The National Indian Education Association (NIEA) has maintained for decades that it is our sacred duty and the federal government’s trust responsibility to ensure our students have access to education systems that prepare them for success. Established through treaties, federal law, and U.S. Supreme Court decisions, the trust relationship between tribes and the federal government includes a fiduciary obligation to provide parity in access and equal resources to all American Indian and Alaska Native students. To provide our students the necessary resources, it is critical that education stakeholders and policy makers understand that Native languages and culture are inseparable from one another and should be supported through comprehensive, full-day language immersion education models.

Research finds that Native students achieve at higher rates when taught through comprehensive, full-day language immersion programs that incorporate environment, culture, and language. Native students with access to sustained, cumulative Native linguistic and cultural instruction perform as well as, or better than, their peers in mainstream classes when completing academically challenging tasks. Further, students who enter school understanding a primary language other than the school language (i.e., English) perform significantly better on academic tasks when they receive constant and cumulative academic support in the primary language for a minimum of four to seven years.

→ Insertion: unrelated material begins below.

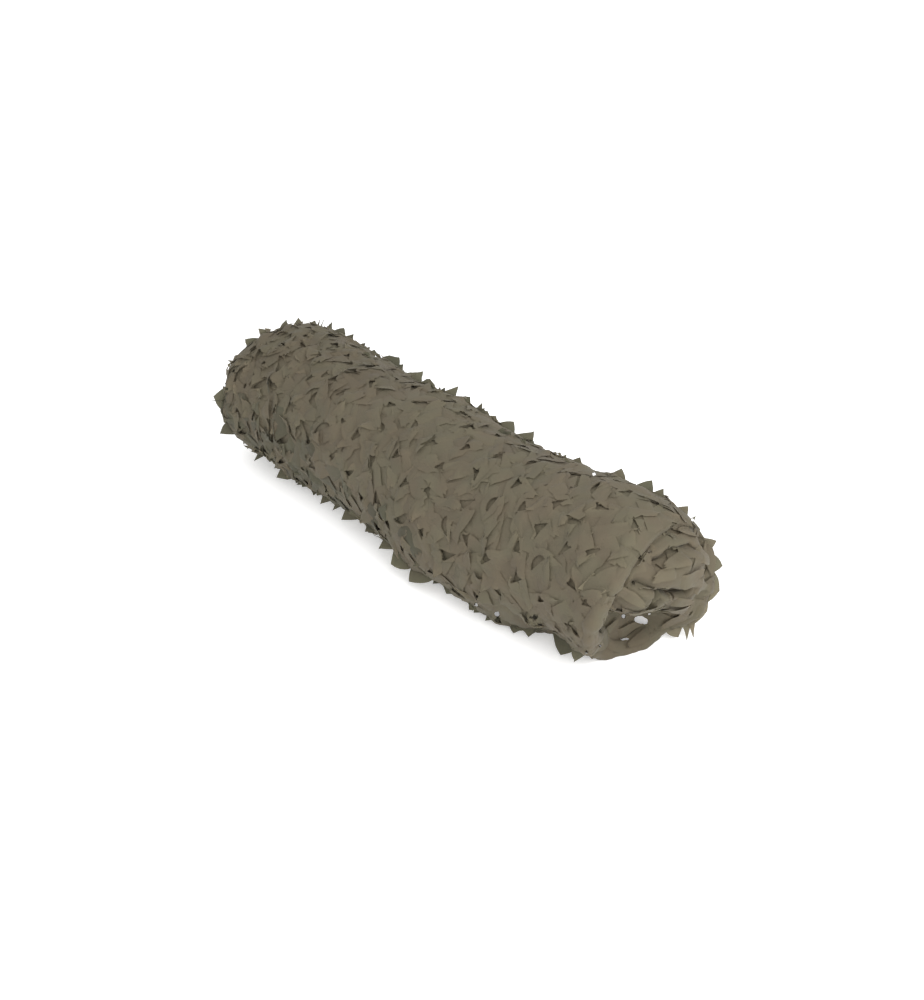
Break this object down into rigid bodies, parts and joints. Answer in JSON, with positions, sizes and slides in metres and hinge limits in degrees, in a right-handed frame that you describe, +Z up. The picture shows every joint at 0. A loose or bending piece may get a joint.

For example, longitudinal data from the Rough Rock English-Navajo Language Arts Program, which serves approximately 200 students each year in kindergarten through sixth grade, illustrates that after four years in the program, average student scores on criterion-referenced tests of English comprehension increased from 58% to 91%. Comprehensive immersion programs, like that at the Rough Rock school, immerse the student in their language and culture, which contributes to improved attendance and college enrollment rates, lower attrition rates, and enhanced teacher-student and school-community relations.

Every Native student has the right to this type of education. It raises achievement and preserves a local culture and language. In a time when UNESCO reports that 74 Native languages stand to disappear within the next decade and only 20 Native languages will be spoken by 2050, language immersion instruction has never been more important. Endangered and extinct languages, such as Eyak in Alaska, whose last speaker died in 2008, are becoming increasingly common as older generations pass without support systems in place to help Native children learn their languages.

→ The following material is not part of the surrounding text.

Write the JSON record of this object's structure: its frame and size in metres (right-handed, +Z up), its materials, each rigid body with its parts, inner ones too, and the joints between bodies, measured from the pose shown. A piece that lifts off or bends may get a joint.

In many communities and schools, English-only learning has become the dominant mindset for achieving upward mobility and success in the domestic socioeconomic marketplace. This model is unacceptable. Learning through immersion creates increased cognitive skills that better prepares students for success later in life. We must break with unsuccessful educational concepts and support Native communities before linguistic and cultural traditions disappear. We all must set a goal to support education models that prepare our children for a successful life via our traditional cultures and languages. Comprehensive, full-day language immersion programs are the models that reach that goal. They increase academic achievement as well as create fluent Native speakers who can preserve their living language for future generations.

Our children and Native languages should be celebrated. As such, teaching models that support our students should be encouraged not only from within our communities but from the nation as a whole. Boosting the number of students able to speak, read, and write in more than one language—what the President and Education Secretary Arne Duncan sometimes refer to as “bi-literacy skills”—is essential to our communities’ and America’s future. Therefore, NIEA calls on tribes, Native communities, parents, educators, policy makers, and education stakeholders everywhere to support comprehensive, full-day Native language immersion programs in order to create more opportunities for our children, protect Native languages and cultures, and sustain our communities’ and America’s future.

It is time the federal government upholds its responsibility to tribes and our students. Congress should pass S. 1948 – the Native Language Immersion Student Achievement Act – and S. 2299 – a bill to reauthorize the Esther Martinez Native American Languages Preservation Act. Today we start anew and reopen our cherished work to build upon our legacy and devotion to our students. A sound education, rooted in cultural and linguistic traditions, is our most lasting memorial to the past as well as our means to secure the future. Act now, so we can all build this memorial so that our young people have access to a successful future rooted in their sacred customs and languages. Act now to support language immersion learning and Native education in order to secure that future.

PAMELA AGOYO

NIEA, founded in 1969, is the most inclusive Native organization in the country—representing Native students, educators, families, communities, and tribes. NIEA’s mission is to advance comprehensive educational opportunities for all American Indians, Alaska Natives, and Native Hawaiians throughout the United States. From communities in Hawaii, to tribal reservations across the continental U.S., to villages in Alaska and urban communities in major cities, NIEA has the most reach of any Native education organization in the country.